Copy out all of the data below with no alterations.

================

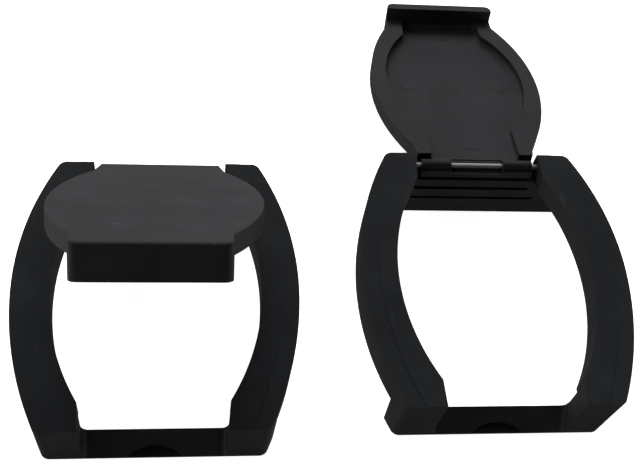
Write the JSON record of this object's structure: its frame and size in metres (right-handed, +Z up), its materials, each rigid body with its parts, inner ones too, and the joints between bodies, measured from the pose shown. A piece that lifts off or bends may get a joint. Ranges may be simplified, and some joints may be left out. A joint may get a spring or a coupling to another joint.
{
  "type": "webcam privacy cover",
  "caption": "Flip-up webcam covers: barrel-shaped frames with gripping flanges and hinged lids, one half open and one folded back.",
  "frame": {"origin": "centre of the pair's bounding box on the table plane", "axes": "+Z up from the table and out of the covers' fronts, +Y towards the hinges, +X across from the half-open cover to the fully open one"},
  "size_m": [0.0728, 0.0686, 0.0319],
  "materials": {
    "left_cover_frame": "fine matte charcoal black",
    "left_cover_hinge_pin": "plain drawn wire",
    "left_cover_lid": "fine matte charcoal black, lightly scuffed",
    "right_cover_frame": "fine matte charcoal black",
    "right_cover_hinge_pin": "plain drawn wire",
    "right_cover_lid": "fine matte charcoal black, lightly scuffed"
  },
  "bodies": {
    "frames": {"left_cover_frame": "left_cover_frame", "left_cover_hinge_pin": "left_cover_hinge_pin", "right_cover_frame": "right_cover_frame", "right_cover_hinge_pin": "right_cover_hinge_pin"},
    "left_lid": {"left_cover_lid": "left_cover_lid"},
    "right_lid": {"right_cover_lid": "right_cover_lid"}
  },
  "joints": [
    {"name": "left_lid_hinge", "type": "hinge", "parent": "frames", "child": "left_lid", "pos_m": [-0.02008, -0.00082, 0.00885], "axis": [-1, 0, 0], "range_deg": [-42.45, 151.24]},
    {"name": "right_lid_hinge", "type": "hinge", "parent": "frames", "child": "right_lid", "pos_m": [0.02008, 0.00142, 0.00885], "axis": [-1, 0, 0], "range_deg": [-193.69, 0]}
  ]
}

================

### Result
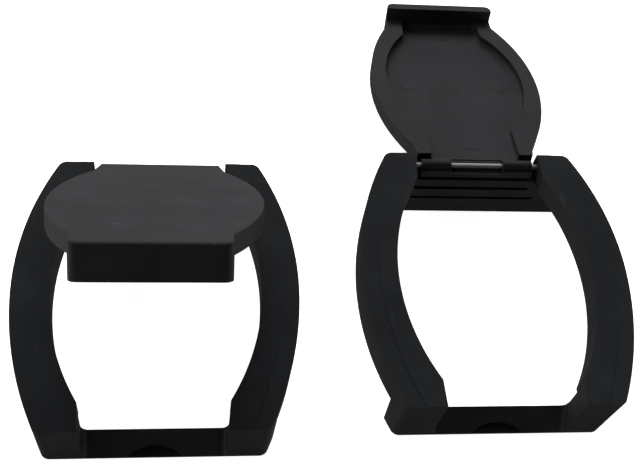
Write the JSON record of this object's structure: its frame and size in metres (right-handed, +Z up), its materials, each rigid body with its parts, inner ones too, and the joints between bodies, measured from the pose shown. A piece that lifts off or bends may get a joint. Ranges may be simplified, and some joints may be left out. A joint may get a spring or a coupling to another joint.
{
  "type": "webcam privacy cover",
  "caption": "Flip-up webcam covers: barrel-shaped frames with gripping flanges and hinged lids, one half open and one folded back.",
  "frame": {"origin": "centre of the pair's bounding box on the table plane", "axes": "+Z up from the table and out of the covers' fronts, +Y towards the hinges, +X across from the half-open cover to the fully open one"},
  "size_m": [0.0728, 0.0686, 0.0319],
  "materials": {
    "left_cover_frame": "fine matte charcoal black",
    "left_cover_hinge_pin": "plain drawn wire",
    "left_cover_lid": "fine matte charcoal black, lightly scuffed",
    "right_cover_frame": "fine matte charcoal black",
    "right_cover_hinge_pin": "plain drawn wire",
    "right_cover_lid": "fine matte charcoal black, lightly scuffed"
  },
  "bodies": {
    "frames": {"left_cover_frame": "left_cover_frame", "left_cover_hinge_pin": "left_cover_hinge_pin", "right_cover_frame": "right_cover_frame", "right_cover_hinge_pin": "right_cover_hinge_pin"},
    "left_lid": {"left_cover_lid": "left_cover_lid"},
    "right_lid": {"right_cover_lid": "right_cover_lid"}
  },
  "joints": [
    {"name": "left_lid_hinge", "type": "hinge", "parent": "frames", "child": "left_lid", "pos_m": [-0.02008, -0.00082, 0.00885], "axis": [-1, 0, 0], "range_deg": [-42.45, 151.24]},
    {"name": "right_lid_hinge", "type": "hinge", "parent": "frames", "child": "right_lid", "pos_m": [0.02008, 0.00142, 0.00885], "axis": [-1, 0, 0], "range_deg": [-193.69, 0]}
  ]
}